I think it's better to tell these kinds of clients that you don't have the capacity or desire to keep doing their work. Arrange a soft landing at another firm and preserve the relationship. Your transparency here is important on two fronts. It keeps a poorly executed pricing strategy from back firing. And it bolsters your confidence and resolve to do the work you really want to do.
How deep is too deep
One of the problems with creating capacity through price increases is the inexact science of selling those increases to the customers. Disney clearly raised prices too high. But they didn't know that when they came up with their fancy tiered pricing model. I'm sure the spreadsheet looked great. In the real world it's hard to predict how your pricing increases are going to go over.
And once the new prices are out there you can't backtrack without losing loads of credibility with your customers. This is happening with Disney. When Disney lifted the blackout dates for all those cheap annual pass holders they simultaneously devalued the premier annual pass holders who paid through the nose to go to the parks whenever they wanted.
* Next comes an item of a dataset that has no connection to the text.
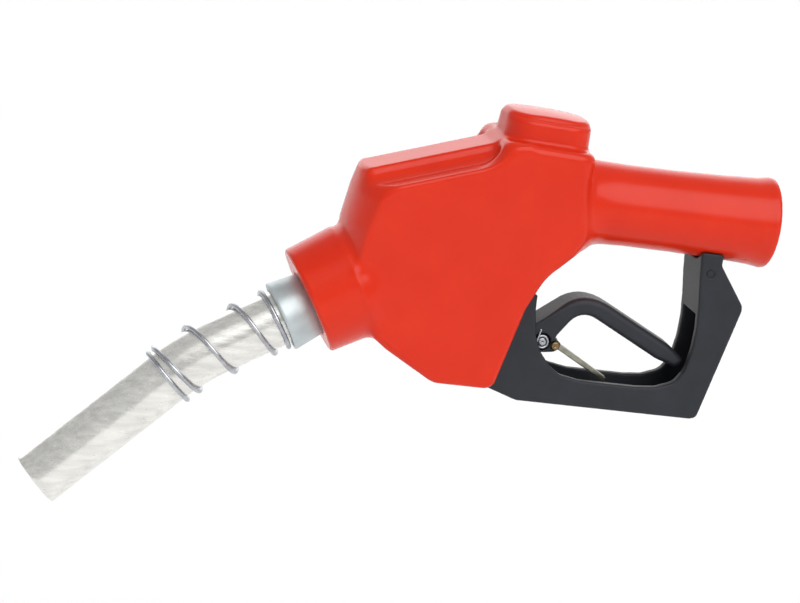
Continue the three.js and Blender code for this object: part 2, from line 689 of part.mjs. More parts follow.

If you raise prices too high and a few too many clients walk, you will probably freak out. Then you will spend the next two or three years rolling over every time someone pushes back on your price. Your confidence and pricing fortitude will be gone. This is another reason I’m such a big advocate of transparency. As a small business owner you need confidence in yourself to be successful. Having one-on-one conversations with clients where you decide exactly who you will and who you won’t work with is a much healthier way to create capacity and build your self confidence at the same time.
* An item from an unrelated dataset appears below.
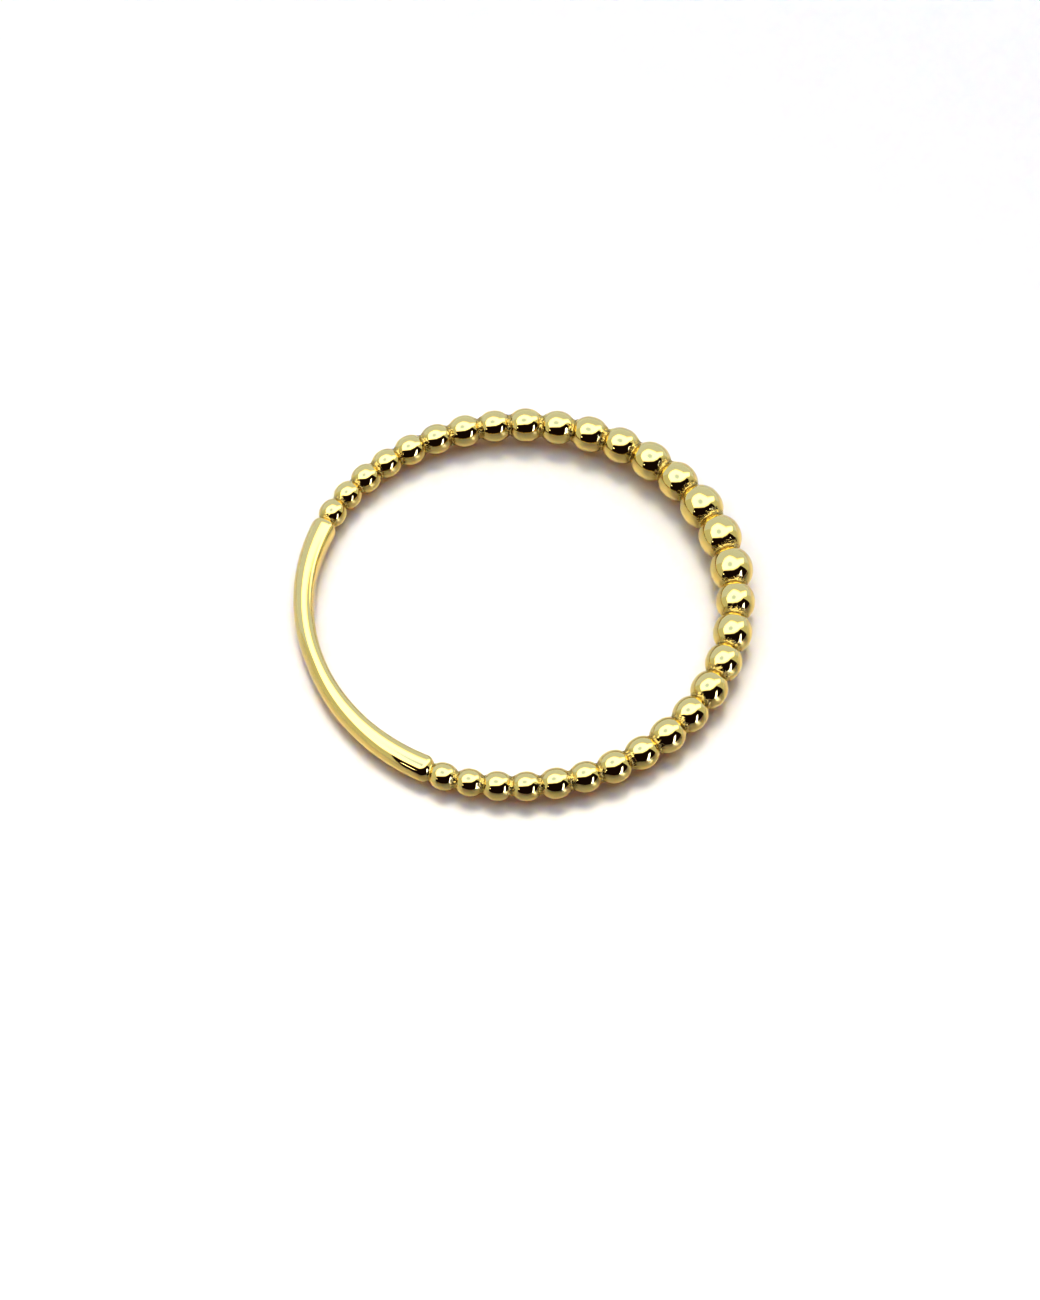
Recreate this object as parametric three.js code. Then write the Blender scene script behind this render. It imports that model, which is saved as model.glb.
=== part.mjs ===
// Graduated ball ring: polished gold balls soldered in a row round the finger, growing from
// each end of the row to the front, and closed at the back by a plain band of oval wire.
// Soldered metal is one solid, so one closed skin runs round the ring over the balls, the
// solder necks between them and the band. Each of its cross sections lies in a plane through
// the finger's axis, where a ball's section is a circle. Seen from the side a ball is a little
// fuller than a circle, so that neighbours meet in a narrow crease.
// Millimetres, +Z up. The ring lies on its side: the large balls are at +X, the band at -X.
import * as THREE from 'three';

// Row of balls
const CENTRE_RADIUS = 9.4;      // circle that runs through the centre of every ball
const BALL_COUNT = 31;
const LARGE_BALL = 1.86;        // diameter at the front
const SMALL_BALL = 1.2;         // diameter at both ends of the row
const BALLS_PER_SIZE = 2;       // on each side the size steps down at every second ball
const SIZE_CURVE = 0.7;         // under 1, so the sizes fall fastest near the front
const SPACING = 0.958;          // distance between neighbours over the sum of their radii
const NECK = 0.62;              // width of a solder neck over that of the smaller ball
const BALL_FULLNESS = 2.15;     // exponent of a ball's outline: 2 is an ellipse, above 2 a barrel
const BALL_LENGTH = 1.04;       // length of a ball along the row over its width

// Plain band, measured from the centre circle
const BAND_OUTER_END = 0.55;    // outward, where it meets the balls
const BAND_OUTER_MIDDLE = 0.2;  // outward, at the back of the ring
const BAND_INNER = 0.59;        // inward, towards the finger
const BAND_HALF_WIDTH = 0.56;   // along the finger
const BAND_TAPER = 1.25;        // how the outside draws in towards the back
const SHOULDER = 0.5;           // length of the rounded end beside the last ball
const BAND_TOUCH = 0.76;        // that end closes this far from the last ball's centre, over its radius
const OUTSIDE_ROUNDNESS = 2;    // exponent of a superellipse: 2 is an ellipse
const INSIDE_ROUNDNESS = 3;     // above 2, flatter against the finger

// Facets
const FACETS_AROUND = 16;
const STEPS_ALONG_BALL = 6;
const STEPS_ALONG_SHOULDER = 3;
const STEPS_ALONG_BAND = 32;

const middle = (BALL_COUNT - 1) / 2;
const sizeSteps = Math.floor(middle / BALLS_PER_SIZE);

function ballRadius(index) {
  const step = Math.floor(Math.abs(index - middle) / BALLS_PER_SIZE);
  const share = (step / sizeSteps) ** SIZE_CURVE;
  return (LARGE_BALL - (LARGE_BALL - SMALL_BALL) * share) / 2;
}

// Angles of the balls round the ring, from the first to the last, the middle one at 0.
function ballAngles() {
  const angles = [0];
  for (let index = 1; index < BALL_COUNT; index += 1) {
    const chord = SPACING * (ballRadius(index - 1) + ballRadius(index));
    angles.push(angles[index - 1] + 2 * Math.asin(chord / (2 * CENTRE_RADIUS)));
  }
  const half = angles[BALL_COUNT - 1] / 2;
  return angles.map((angle) => angle - half);
}

const angles = ballAngles();
const endRadius = ballRadius(0);

// Radius of the solder neck on one side of a ball. The row's last neck joins the band.
function neckRadius(index, side) {
  const neighbour = index + side;
  const last = neighbour < 0 || neighbour >= BALL_COUNT;
  return NECK * (last ? endRadius : Math.min(ballRadius(index), ballRadius(neighbour)));
}

// Cosine or sine drawn out towards a rectangle's side as roundness grows above 2.
function squared(value, roundness) {
  return Math.sign(value) * Math.abs(value) ** (2 / roundness);
}

// Sections over one ball, from the neck before it to the neck after it. Equal steps of turn
// follow the ball's outline evenly, and at last its cosine has come down to the neck.
function ballSections(index) {
  const radius = ballRadius(index);
  const turnTo = (neck) => Math.acos((neck / radius) ** (BALL_FULLNESS / 2));
  const first = -turnTo(neckRadius(index, -1));
  const last = turnTo(neckRadius(index, 1));
  const sections = [];
  for (let step = 0; step <= STEPS_ALONG_BALL; step += 1) {
    const turn = first + ((last - first) * step) / STEPS_ALONG_BALL;
    const along = BALL_LENGTH * radius * squared(Math.sin(turn), BALL_FULLNESS);
    const offset = Math.asin(along / CENTRE_RADIUS);
    const reach = radius * squared(Math.cos(turn), BALL_FULLNESS);
    sections.push({
      angle: angles[index] + offset,
      centre: CENTRE_RADIUS * Math.cos(offset),
      across: reach,
      halfWidth: reach,
      insideRoundness: 2,
    });
  }
  return sections;
}

// The band's rounded end would close to a point here, inside the last ball.
const bandStart = angles[BALL_COUNT - 1] + (BAND_TOUCH * endRadius) / CENTRE_RADIUS;

// A section of the band at an angle, shrunk by scale towards the middle of its thickness.
function bandSection(angle, scale) {
  const fromMiddle = Math.abs(angle - Math.PI) / (Math.PI - bandStart);
  const drawn = (BAND_OUTER_END - BAND_OUTER_MIDDLE) * fromMiddle ** BAND_TAPER;
  const outer = BAND_OUTER_MIDDLE + drawn;
  return {
    angle,
    centre: CENTRE_RADIUS + (outer - BAND_INNER) / 2,
    across: (scale * (outer + BAND_INNER)) / 2,
    halfWidth: scale * BAND_HALF_WIDTH,
    insideRoundness: INSIDE_ROUNDNESS,
  };
}

// Sections of the rounded end after the last ball, growing from the neck's width.
function shoulderSections() {
  const first = Math.asin((2 * NECK * endRadius) / (BAND_OUTER_END + BAND_INNER));
  const sections = [];
  for (let step = 0; step < STEPS_ALONG_SHOULDER; step += 1) {
    const turn = first + ((Math.PI / 2 - first) * step) / STEPS_ALONG_SHOULDER;
    const along = SHOULDER * (1 - Math.cos(turn));
    sections.push(bandSection(bandStart + along / CENTRE_RADIUS, Math.sin(turn)));
  }
  return sections;
}

function bandSections() {
  const shoulder = shoulderSections();
  const first = bandStart + SHOULDER / CENTRE_RADIUS;
  const span = 2 * (Math.PI - first);
  const sections = [...shoulder];
  for (let step = 0; step <= STEPS_ALONG_BAND; step += 1) {
    sections.push(bandSection(first + (span * step) / STEPS_ALONG_BAND, 1));
  }
  for (const section of shoulder.reverse()) {
    sections.push({ ...section, angle: 2 * Math.PI - section.angle });
  }
  return sections;
}

// Points round one section, starting on the outside of the ring and going over the top.
function sectionPoints({ angle, centre, across, halfWidth, insideRoundness }) {
  const points = [];
  for (let facet = 0; facet < FACETS_AROUND; facet += 1) {
    const turn = (2 * Math.PI * facet) / FACETS_AROUND;
    const roundness = Math.cos(turn) > 0 ? OUTSIDE_ROUNDNESS : insideRoundness;
    const up = squared(Math.sin(turn), roundness) * halfWidth;
    const reach = centre + squared(Math.cos(turn), roundness) * across;
    points.push(new THREE.Vector3(reach * Math.cos(angle), reach * Math.sin(angle), up));
  }
  return points;
}

// Skin over the sections, each joined to the next and the last one to the first.
function skin(sections) {
  const count = sections.length * FACETS_AROUND;
  const triangles = [];
  for (let row = 0; row < count; row += FACETS_AROUND) {
    const nextRow = (row + FACETS_AROUND) % count;
    for (let facet = 0; facet < FACETS_AROUND; facet += 1) {
      const nextFacet = (facet + 1) % FACETS_AROUND;
      triangles.push(row + facet, nextRow + facet, nextRow + nextFacet);
      triangles.push(row + facet, nextRow + nextFacet, row + nextFacet);
    }
  }
  const geometry = new THREE.BufferGeometry();
  geometry.setFromPoints(sections.flatMap(sectionPoints));
  geometry.setIndex(triangles);
  geometry.computeVertexNormals();
  return geometry;
}

const row = angles.flatMap((angle, index) => ballSections(index));
const gold = new THREE.MeshStandardMaterial({ color: '#e2bf63', roughness: 0.08, metalness: 1 });
const ring = new THREE.Mesh(skin([...row, ...bandSections()]), gold);
ring.name = 'ball_ring';

// The large balls beside the middle one and the two end balls carry the ring, and the front
// is lifted by the difference in their radii.
const frontAngle = angles[middle + 1];
const restLength = CENTRE_RADIUS * (Math.cos(frontAngle) - Math.cos(angles[0]));
const lying = new THREE.Group();
lying.rotation.y = -Math.asin((ballRadius(middle + 1) - endRadius) / restLength);
lying.add(ring);

// The origin is at the middle of the ring's outline, on the surface that it lies on.
const outline = new THREE.Box3().setFromObject(lying, true);
const centre = outline.getCenter(new THREE.Vector3());
lying.position.set(-centre.x, -centre.y, -outline.min.z);

const part = new THREE.Group();
part.add(lying);
export default part;
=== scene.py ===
# %% [markdown]
# # A graduated ball ring in polished gold
#
# The real ring is made of gold: a row of balls, each soldered to the next, that grows towards
# the front of the finger and is closed at the back by a plain band. This lesson makes it as one
# closed skin with Geometry Nodes, gives it a polished gold, and lights it the way small
# jewellery is lit, where almost all that the eye sees is the room mirrored in the metal.
#
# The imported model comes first. It is the fixed frame: it says where the ring lies and how large
# it is, and everything below is placed by it.

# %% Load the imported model
import math

import bmesh
import bpy
from mathutils import Matrix, Vector


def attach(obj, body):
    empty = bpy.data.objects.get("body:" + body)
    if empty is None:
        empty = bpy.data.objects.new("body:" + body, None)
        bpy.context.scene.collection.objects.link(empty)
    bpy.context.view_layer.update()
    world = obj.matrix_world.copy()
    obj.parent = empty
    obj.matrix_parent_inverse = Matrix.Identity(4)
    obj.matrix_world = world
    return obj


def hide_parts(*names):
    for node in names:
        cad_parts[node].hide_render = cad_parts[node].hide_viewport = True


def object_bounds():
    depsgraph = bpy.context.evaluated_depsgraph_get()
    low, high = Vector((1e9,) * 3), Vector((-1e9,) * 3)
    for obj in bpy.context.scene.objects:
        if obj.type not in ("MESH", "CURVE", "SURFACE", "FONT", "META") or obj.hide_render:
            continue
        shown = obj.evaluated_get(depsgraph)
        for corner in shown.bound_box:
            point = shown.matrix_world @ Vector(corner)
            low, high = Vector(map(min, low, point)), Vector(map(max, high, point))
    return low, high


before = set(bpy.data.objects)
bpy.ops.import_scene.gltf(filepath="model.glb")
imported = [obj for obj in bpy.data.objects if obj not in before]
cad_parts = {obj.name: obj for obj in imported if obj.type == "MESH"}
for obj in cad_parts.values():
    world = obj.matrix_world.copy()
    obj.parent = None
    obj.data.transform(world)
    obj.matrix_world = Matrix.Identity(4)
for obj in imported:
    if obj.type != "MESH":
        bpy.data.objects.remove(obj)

RING_NODE = "ball_ring"
MM = 0.001                      # metres in a millimetre
cad_low, cad_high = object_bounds()
seat = Vector(((cad_low.x + cad_high.x) / 2, (cad_low.y + cad_high.y) / 2, cad_low.z))
print("CAD box, mm:", [round(side / MM, 2) for side in cad_high - cad_low])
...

Have something to show for it
I think this is the biggest lesson to learn from Disney. Had one or more of their parks featured a major new attracting they could have (and would have) used the grand opening to justify higher one day and season pass prices. It's likely a lot of people would have still opted out, but probably not as many. And Disney would have enjoyed a whole new tier of customers who weren't considering the parks until those new attractions compelled them to get in on the action.
In your consulting practice you can sell steep price increases if they entail higher value for your customers. Those who opt out are not left out. You didn’t give them a take or leave it price decision. Instead you let them weigh their options and decide whether they want the increased value enough to pay for it. If they don't want it, it is their decision that causes them to move on, not your blanket policy forcing them out the door.
You can increase the price of a tax return 50% if it includes planning throughout the year. You can increase payroll prep by 25% if it includes help with onboarding new employees and not just delivering their first paycheck. We doubled and tripled prices one year and told clients they would now be getting a custom suite of services designed specifically around their goals for the year. When you do these things not everyone will sign on, and that's good because it creates the capacity you are looking for. More important, you will find some clients that open up and take advantage of your expanded services, in spite of everything you ever thought about what they wanted or what they might be willing to spend.
Price increases aren’t bad, but as a strategy in and of themselves they can do more harm than good.